** Begin Data lines **

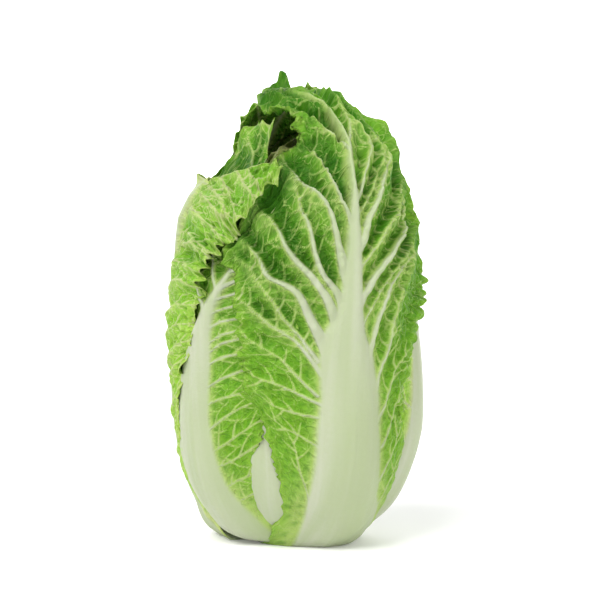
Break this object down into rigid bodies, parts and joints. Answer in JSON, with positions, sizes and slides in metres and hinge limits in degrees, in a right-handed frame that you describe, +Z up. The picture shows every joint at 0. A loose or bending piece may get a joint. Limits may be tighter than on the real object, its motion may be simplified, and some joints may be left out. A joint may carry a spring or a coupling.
{
  "type": "napa cabbage",
  "caption": "Whole napa cabbage head: overlapping crinkled leaves with broad pale ribs round a short stem, standing on its trimmed base.",
  "frame": {"origin": "middle of the stem's cut face, which the head stands on", "axes": "+Z up the head from its trimmed base to its crown; the broad front leaf faces -Y and the crown leans a little towards +X"},
  "size_m": [0.1573, 0.1546, 0.2819],
  "materials": {
    "outer_leaf": "satin",
    "inner_leaf": "satin",
    "stem": "matte",
    "heart": "satin"
  },
  "bodies": {
    "root": {"stem": "stem", "heart_bud": "heart", "outer_leaf_left": "outer_leaf", "outer_leaf_front": "outer_leaf", "outer_leaf_back": "outer_leaf", "outer_leaf_front_left": "outer_leaf", "outer_leaf_right": "outer_leaf", "outer_leaf_back_left": "outer_leaf", "outer_leaf_middle": "outer_leaf", "outer_leaf_back_right": "outer_leaf", "inner_leaf_01": "inner_leaf", "inner_leaf_02": "inner_leaf", "inner_leaf_03": "inner_leaf", "inner_leaf_04": "inner_leaf", "inner_leaf_05": "inner_leaf", "inner_leaf_06": "inner_leaf", "inner_leaf_07": "inner_leaf", "inner_leaf_08": "inner_leaf", "inner_leaf_09": "inner_leaf", "inner_leaf_10": "inner_leaf", "inner_leaf_11": "inner_leaf", "inner_leaf_12": "inner_leaf"}
  },
  "joints": []
}
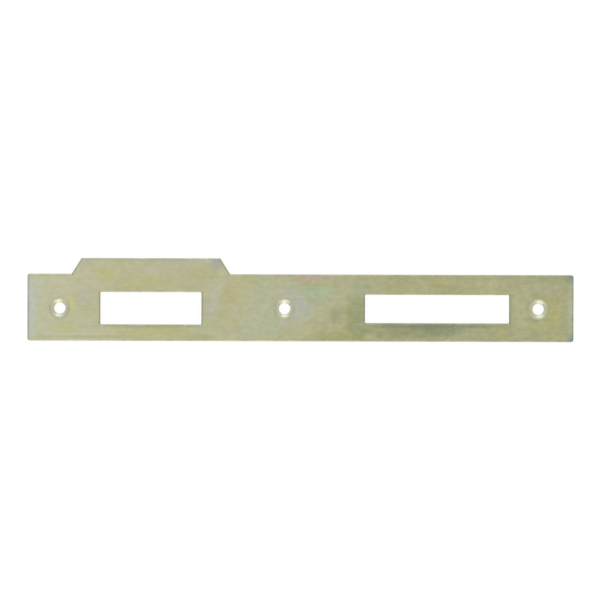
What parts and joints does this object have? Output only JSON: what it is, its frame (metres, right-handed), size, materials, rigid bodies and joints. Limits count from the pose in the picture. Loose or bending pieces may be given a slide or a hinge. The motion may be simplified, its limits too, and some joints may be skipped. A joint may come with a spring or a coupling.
{
  "type": "door strike plate",
  "caption": "Flat lipped strike plate for a mortise lock, plated steel, with a latch opening, a bolt opening and countersunk screw holes.",
  "frame": {"origin": "middle of the plate without its lip, on the back face that lies against the door frame", "axes": "+X along the plate from the latch end to the bolt end, +Y towards the lip, +Z out of the front face"},
  "size_m": [0.204, 0.0309, 0.003],
  "materials": {
    "plated_steel": "zinc plated and yellow passivated, satin"
  },
  "bodies": {
    "root": {"strike_plate": "plated_steel"}
  },
  "joints": []
}
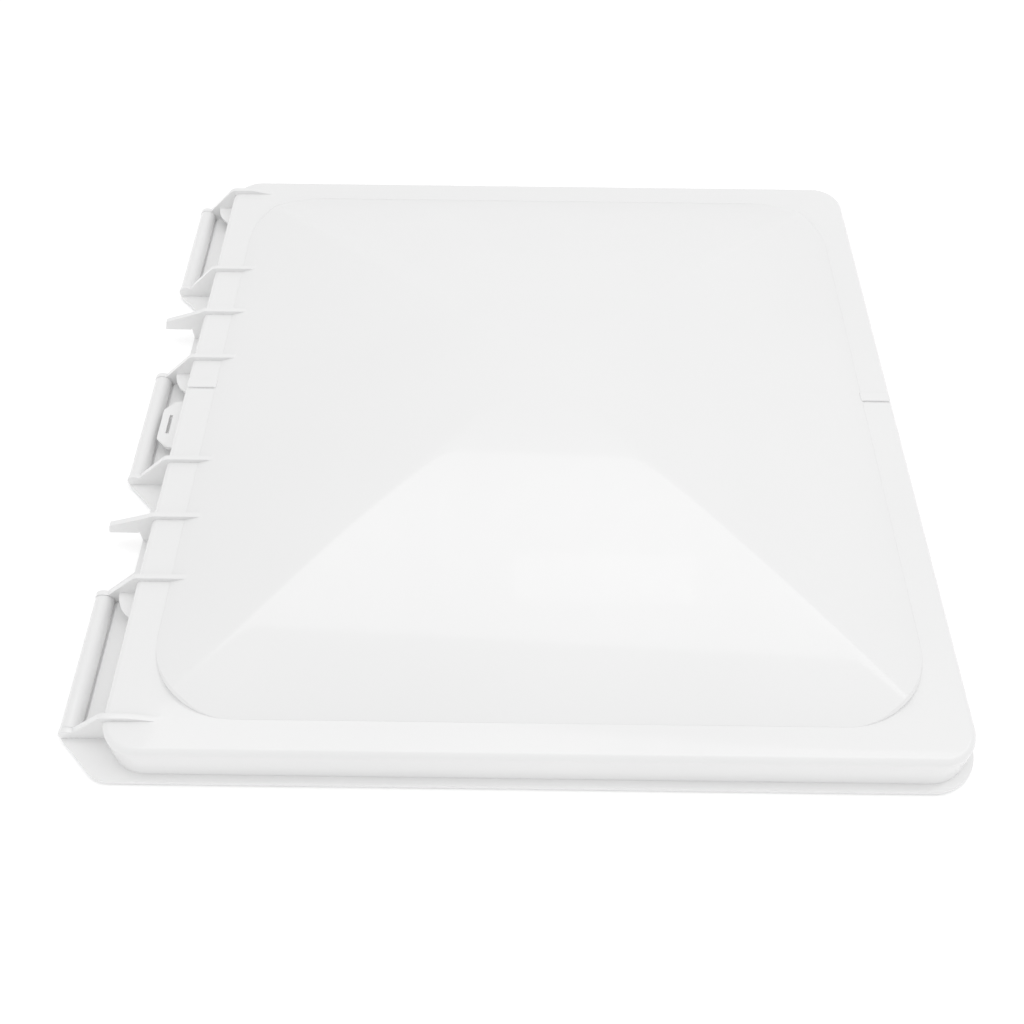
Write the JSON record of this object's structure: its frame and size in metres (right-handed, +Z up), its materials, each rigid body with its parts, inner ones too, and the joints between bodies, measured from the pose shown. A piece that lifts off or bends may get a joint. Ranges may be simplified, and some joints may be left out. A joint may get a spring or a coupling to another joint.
{
  "type": "roof vent cover",
  "caption": "Square white domed lid for a caravan roof vent, with hinge rods in gusset fins, foam seal, and a slotted lift rail with sliding shoe under the dome.",
  "frame": {"origin": "on the plane of the lip's underside, under the middle of the whole cover, hinge rods included", "axes": "+Z up out of the dome, -X towards the hinge rods, +X towards the latch side, Y along the hinge axis"},
  "size_m": [0.4246, 0.4044, 0.0625],
  "materials": {
    "lid": "satin gloss moulded polypropylene",
    "rod": "satin gloss moulded polypropylene",
    "seal": "matt closed-cell foam",
    "rail": "galvanised, spangled",
    "screw": "bright zinc plate",
    "washer": "bright zinc plate",
    "shoe": "natural nylon",
    "pin": "turned, bright",
    "clip": "blackened spring steel"
  },
  "bodies": {
    "lid": {"lid_shell": "lid", "lift_rail": "rail", "seal_hinge_side": "seal", "seal_front": "seal", "seal_latch_side": "seal", "seal_rear": "seal", "rail_screw_1": "screw", "rail_washer_1": "washer", "rail_screw_2": "screw", "rail_washer_2": "washer", "rail_screw_3": "screw", "rail_washer_3": "washer", "rail_screw_4": "screw", "rail_washer_4": "washer"},
    "rod_front": {"hinge_rod_front": "rod"},
    "rod_middle": {"hinge_rod_middle": "rod"},
    "rod_rear": {"hinge_rod_rear": "rod"},
    "shoe": {"slide_shoe": "shoe"},
    "pin": {"arm_pin": "pin", "pin_clip": "clip"}
  },
  "joints": [
    {"name": "hinge_middle", "type": "hinge", "parent": "lid", "child": "rod_middle", "pos_m": [-0.20735, 0.0023, 0.0048], "axis": [0, 1, 0], "range_deg": [0, 80]},
    {"name": "hinge_front", "type": "hinge", "parent": "lid", "child": "rod_front", "pos_m": [-0.20735, -0.1437, 0.0048], "axis": [0, 1, 0], "range_deg": [0, 80]},
    {"name": "hinge_rear", "type": "hinge", "parent": "lid", "child": "rod_rear", "pos_m": [-0.20735, 0.1483, 0.0048], "axis": [0, 1, 0], "range_deg": [0, 80]},
    {"name": "shoe_slide", "type": "slide", "parent": "lid", "child": "shoe", "axis": [1, 0, 0], "range_m": [-0.06, 0.06]},
    {"name": "arm_pivot", "type": "hinge", "parent": "shoe", "child": "pin", "pos_m": [0.01015, 0, 0.0085], "axis": [0, 1, 0], "range_deg": [0, 85]}
  ],
  "couplings": [
    {"joint": "hinge_front", "follows": "hinge_middle", "ratio": 1},
    {"joint": "hinge_rear", "follows": "hinge_middle", "ratio": 1}
  ]
}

** End Data lines **

#### What you should do:
Copy every record exactly, with nothing added or dropped.

#### Written reply:
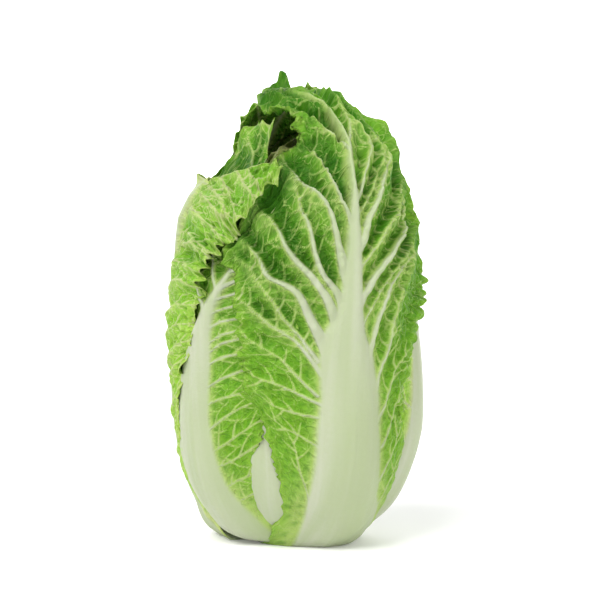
Break this object down into rigid bodies, parts and joints. Answer in JSON, with positions, sizes and slides in metres and hinge limits in degrees, in a right-handed frame that you describe, +Z up. The picture shows every joint at 0. A loose or bending piece may get a joint. Limits may be tighter than on the real object, its motion may be simplified, and some joints may be left out. A joint may carry a spring or a coupling.
{
  "type": "napa cabbage",
  "caption": "Whole napa cabbage head: overlapping crinkled leaves with broad pale ribs round a short stem, standing on its trimmed base.",
  "frame": {"origin": "middle of the stem's cut face, which the head stands on", "axes": "+Z up the head from its trimmed base to its crown; the broad front leaf faces -Y and the crown leans a little towards +X"},
  "size_m": [0.1573, 0.1546, 0.2819],
  "materials": {
    "outer_leaf": "satin",
    "inner_leaf": "satin",
    "stem": "matte",
    "heart": "satin"
  },
  "bodies": {
    "root": {"stem": "stem", "heart_bud": "heart", "outer_leaf_left": "outer_leaf", "outer_leaf_front": "outer_leaf", "outer_leaf_back": "outer_leaf", "outer_leaf_front_left": "outer_leaf", "outer_leaf_right": "outer_leaf", "outer_leaf_back_left": "outer_leaf", "outer_leaf_middle": "outer_leaf", "outer_leaf_back_right": "outer_leaf", "inner_leaf_01": "inner_leaf", "inner_leaf_02": "inner_leaf", "inner_leaf_03": "inner_leaf", "inner_leaf_04": "inner_leaf", "inner_leaf_05": "inner_leaf", "inner_leaf_06": "inner_leaf", "inner_leaf_07": "inner_leaf", "inner_leaf_08": "inner_leaf", "inner_leaf_09": "inner_leaf", "inner_leaf_10": "inner_leaf", "inner_leaf_11": "inner_leaf", "inner_leaf_12": "inner_leaf"}
  },
  "joints": []
}
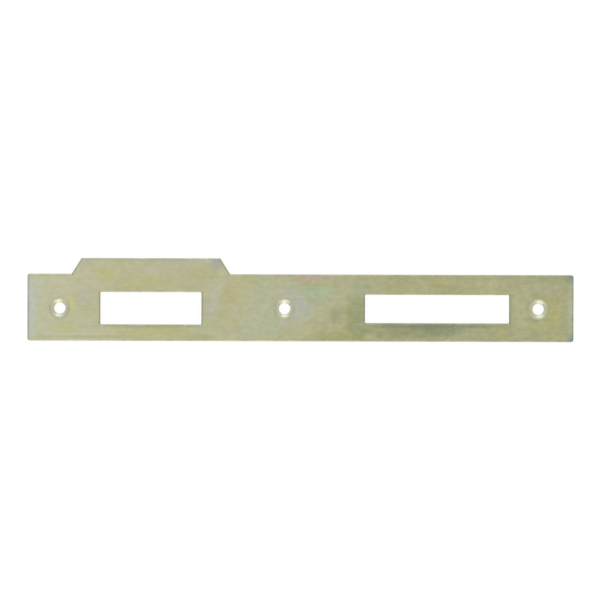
What parts and joints does this object have? Output only JSON: what it is, its frame (metres, right-handed), size, materials, rigid bodies and joints. Limits count from the pose in the picture. Loose or bending pieces may be given a slide or a hinge. The motion may be simplified, its limits too, and some joints may be skipped. A joint may come with a spring or a coupling.
{
  "type": "door strike plate",
  "caption": "Flat lipped strike plate for a mortise lock, plated steel, with a latch opening, a bolt opening and countersunk screw holes.",
  "frame": {"origin": "middle of the plate without its lip, on the back face that lies against the door frame", "axes": "+X along the plate from the latch end to the bolt end, +Y towards the lip, +Z out of the front face"},
  "size_m": [0.204, 0.0309, 0.003],
  "materials": {
    "plated_steel": "zinc plated and yellow passivated, satin"
  },
  "bodies": {
    "root": {"strike_plate": "plated_steel"}
  },
  "joints": []
}
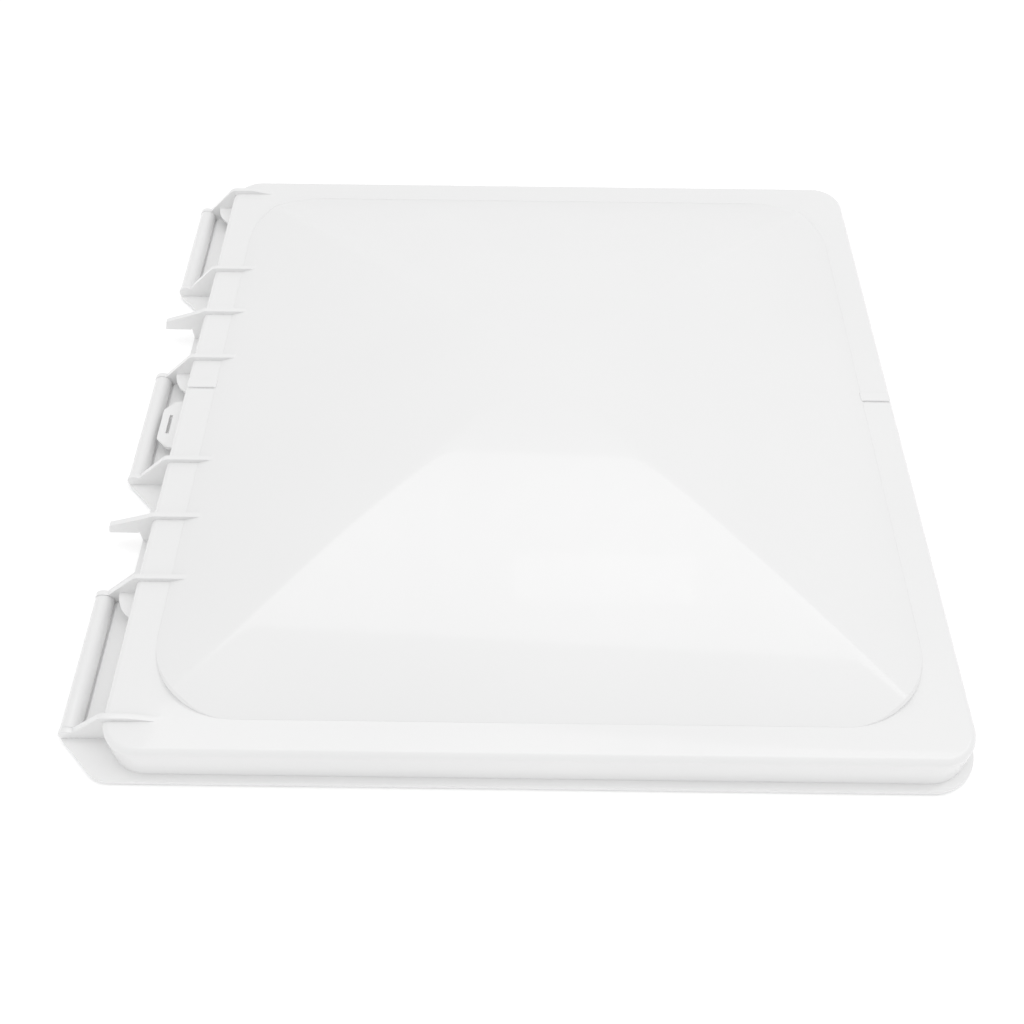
Write the JSON record of this object's structure: its frame and size in metres (right-handed, +Z up), its materials, each rigid body with its parts, inner ones too, and the joints between bodies, measured from the pose shown. A piece that lifts off or bends may get a joint. Ranges may be simplified, and some joints may be left out. A joint may get a spring or a coupling to another joint.
{
  "type": "roof vent cover",
  "caption": "Square white domed lid for a caravan roof vent, with hinge rods in gusset fins, foam seal, and a slotted lift rail with sliding shoe under the dome.",
  "frame": {"origin": "on the plane of the lip's underside, under the middle of the whole cover, hinge rods included", "axes": "+Z up out of the dome, -X towards the hinge rods, +X towards the latch side, Y along the hinge axis"},
  "size_m": [0.4246, 0.4044, 0.0625],
  "materials": {
    "lid": "satin gloss moulded polypropylene",
    "rod": "satin gloss moulded polypropylene",
    "seal": "matt closed-cell foam",
    "rail": "galvanised, spangled",
    "screw": "bright zinc plate",
    "washer": "bright zinc plate",
    "shoe": "natural nylon",
    "pin": "turned, bright",
    "clip": "blackened spring steel"
  },
  "bodies": {
    "lid": {"lid_shell": "lid", "lift_rail": "rail", "seal_hinge_side": "seal", "seal_front": "seal", "seal_latch_side": "seal", "seal_rear": "seal", "rail_screw_1": "screw", "rail_washer_1": "washer", "rail_screw_2": "screw", "rail_washer_2": "washer", "rail_screw_3": "screw", "rail_washer_3": "washer", "rail_screw_4": "screw", "rail_washer_4": "washer"},
    "rod_front": {"hinge_rod_front": "rod"},
    "rod_middle": {"hinge_rod_middle": "rod"},
    "rod_rear": {"hinge_rod_rear": "rod"},
    "shoe": {"slide_shoe": "shoe"},
    "pin": {"arm_pin": "pin", "pin_clip": "clip"}
  },
  "joints": [
    {"name": "hinge_middle", "type": "hinge", "parent": "lid", "child": "rod_middle", "pos_m": [-0.20735, 0.0023, 0.0048], "axis": [0, 1, 0], "range_deg": [0, 80]},
    {"name": "hinge_front", "type": "hinge", "parent": "lid", "child": "rod_front", "pos_m": [-0.20735, -0.1437, 0.0048], "axis": [0, 1, 0], "range_deg": [0, 80]},
    {"name": "hinge_rear", "type": "hinge", "parent": "lid", "child": "rod_rear", "pos_m": [-0.20735, 0.1483, 0.0048], "axis": [0, 1, 0], "range_deg": [0, 80]},
    {"name": "shoe_slide", "type": "slide", "parent": "lid", "child": "shoe", "axis": [1, 0, 0], "range_m": [-0.06, 0.06]},
    {"name": "arm_pivot", "type": "hinge", "parent": "shoe", "child": "pin", "pos_m": [0.01015, 0, 0.0085], "axis": [0, 1, 0], "range_deg": [0, 85]}
  ],
  "couplings": [
    {"joint": "hinge_front", "follows": "hinge_middle", "ratio": 1},
    {"joint": "hinge_rear", "follows": "hinge_middle", "ratio": 1}
  ]
}